70% feel that marijuana should be regulated the same as alcohol and tobacco in the U.S.
We think this speaks mounds about where the American public is at with the state of our current leadership and the space that the cannabis movement is in right now, so we wanted to share more from this study.
VMR Products, a global leader in the vapor technology industry, today announced the results of a commissioned study examining cannabis users’ opinion on the impact that the Obama and Trump presidencies have on cannabis legalization. For the survey, 300 adult cannabis users across the U.S. were polled in the last month.
70% of cannabis users think marijuana should be nationally legalized on the federal level
When respondents were asked their thoughts on the best approach for marijuana regulation in the United States, 70% felt that the United States should have national legalization and cannabis should be regulated the same way as alcohol and tobacco. 22% felt that it should be decided state-by-state and don’t agree with national legalization, and 9% had no opinion.
“Legalization of marijuana has been an ongoing debate in the United States for years,” said Jan Verleur, CEO and co-founder of VMR. “Our survey found that most cannabis users feel that if alcohol and tobacco can be effectively regulated on a national level, then marijuana should be included among that list as well.”
Respondents were asked what political party they typically support, 40% said Democrat, 32% Republican, 24% independent/other, 3% Libertarian and 2% Green.
Nearly 52% of respondents strongly disagree with the US government’s classification of marijuana as a schedule 1 narcotic drug. 30% of respondents agreed with the classification and 21% had a neutral feeling.

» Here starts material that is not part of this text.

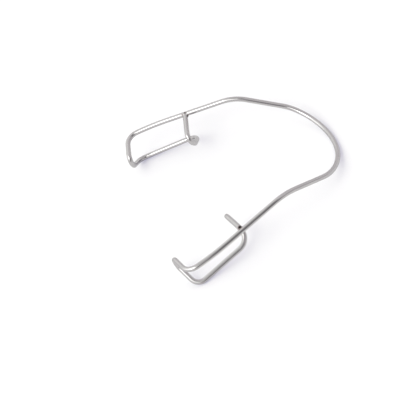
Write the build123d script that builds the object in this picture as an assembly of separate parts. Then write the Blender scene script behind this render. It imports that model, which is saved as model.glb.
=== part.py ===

40% feel the Trump administration will have negative effect on marijuana industry progress
When respondents were asked their thoughts on the future of the marijuana industry under the Trump administration, 40% had expressed feelings that the appointment of reported anti-marijuana advocate Jeff Sessions as Attorney General could effectively lead to legislative stagnation of industry futures and perhaps even stamp out the industry altogether. 11% felt neutral where 34% felt that Trump’s alleged stance on states’ rights for regulation could help the industry advance undeterred.
“As our findings have shown, a majority of people feel that Sessions’ recent comments about the marijuana industry indicate a stance that could potentially hinder further legislative progress in the US,” stated Verleur.
Finally, respondents were asked how they felt about the Obama administration’s approach towards marijuana oversight. 61% of respondents had a very positive feeling asserting that the administration’s openness on consumption and state regulation made cannabis use more acceptable. Only 21% felt the Obama administration had a negative effect.